Someone fixed it for me...thanks to whoever it was.


----------



## dougdingle (Jul 4, 2007)

JoeKustra said:


> So Sorry. I'm out of ideas. Check it tomorrow after it's scheduled connection and if it's still bad, perhaps you might try a change of zipcode with guided setup that is from the same headend. I know which zipcodes my headend supplies, but only one has the latest channel changes. Good luck.


So I did another 'clear data and todo' but this time I watched the entire procedure because I wanted to see if the guide was truly empty after the 'clear data' procedure. Took it (literally) 4 minutes to clear everything, after which it rebooted and both the guide and tdl were empty.

Then it connected, and the exact same thing happened - connected, took roughly 8 seconds to do the download, then it started loading the data until it hit 30%, then it accelerated rapidly to 42%, after which it failed. So I look at the guide, and it's fully populated until 8 AM July 8th.

So now I don't know if it cached the previous data and just reloaded it after the failure, or if it truly loaded the new data. By the time I looked at the tdl, it had also repopulated. Can it download 14 days of guide data in 8 seconds? No idea.

I think I'm going to leave it alone for a few days, see if the guide data keeps extending out to remain at 13-14 days. My sense is that it is actually updating OK, it just doesn't flip the bit to say so, but I could be wrong about that.

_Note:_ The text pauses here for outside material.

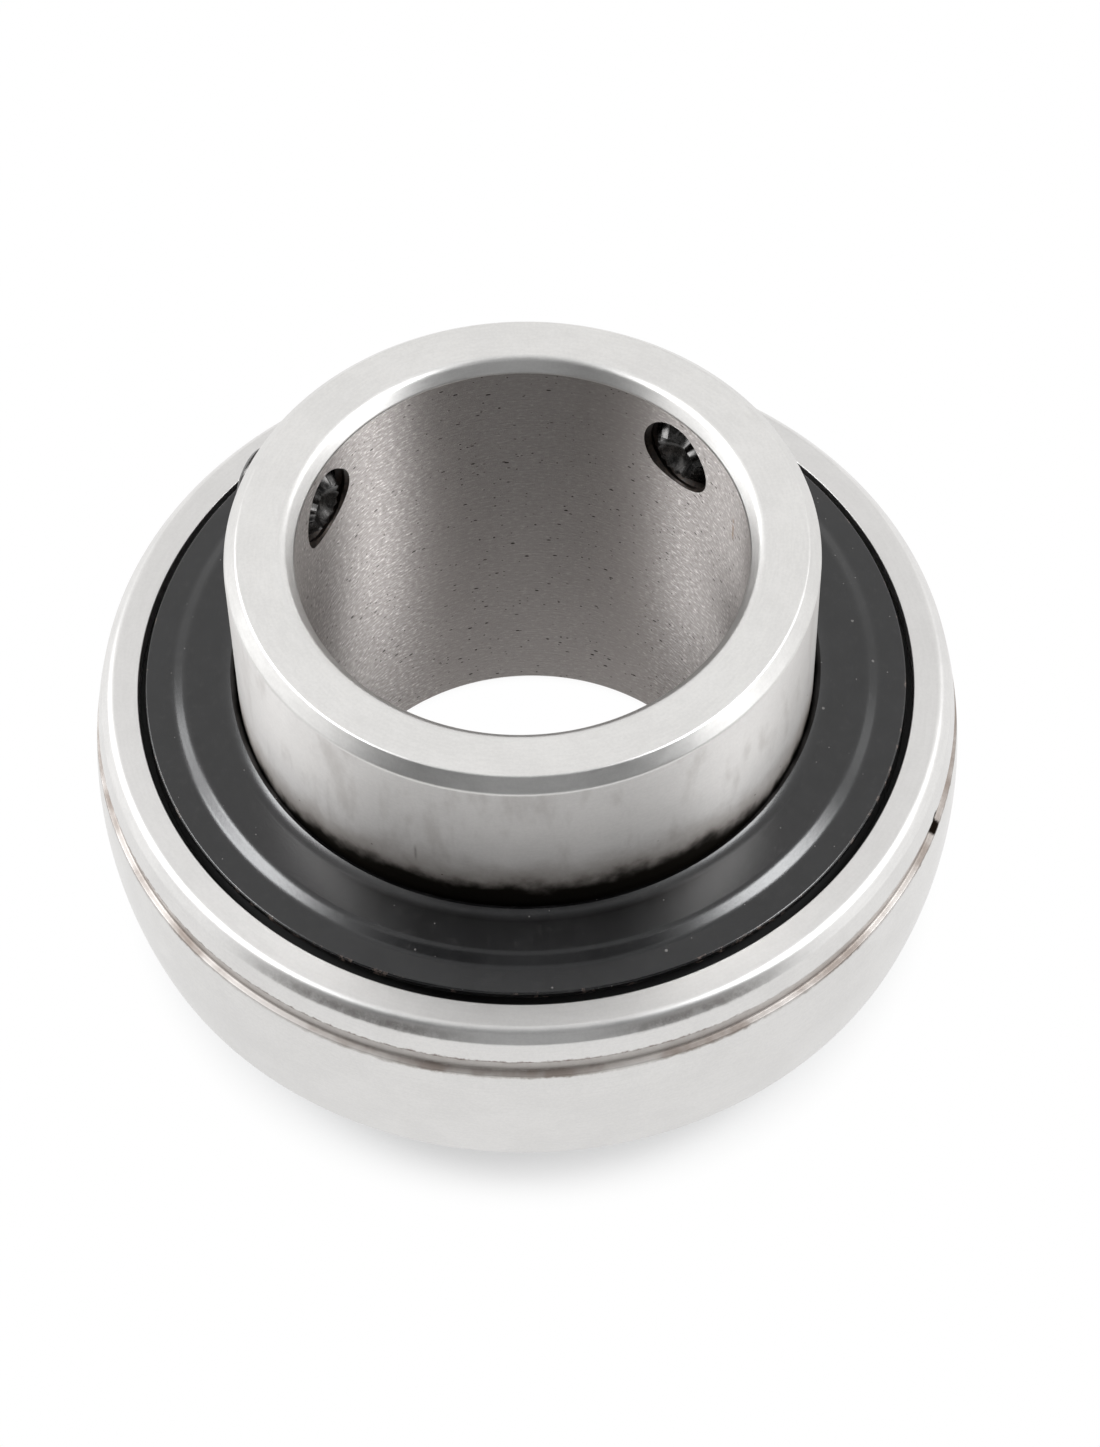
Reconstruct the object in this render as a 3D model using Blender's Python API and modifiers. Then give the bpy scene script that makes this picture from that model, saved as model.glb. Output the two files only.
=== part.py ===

It keeps telling me the last successful connection was somewhere around mid-May, but that is obviously false.


----------



## JoeKustra (Dec 7, 2012)

dougdingle said:


> So now I don't know if it cached the previous data and just reloaded it after the failure, or if it truly loaded the new data. By the time I looked at the tdl, it had also repopulated. Can it download 14 days of guide data in 8 seconds? No idea.
> 
> I think I'm going to leave it alone for a few days, see if the guide data keeps extending out to remain at 13-14 days. My sense is that it is actually updating OK, it just doesn't flip the bit to say so, but I could be wrong about that.
> 
> It keeps telling me the last successful connection was somewhere around mid-May, but that is obviously false.


Yes, downloads are much faster with new TiVo. They must be more compressed, but "Loading..." takes longer. I guess it's all those long stupid descriptions. My usual one day guide extension downloads in a second and takes four minutes to load.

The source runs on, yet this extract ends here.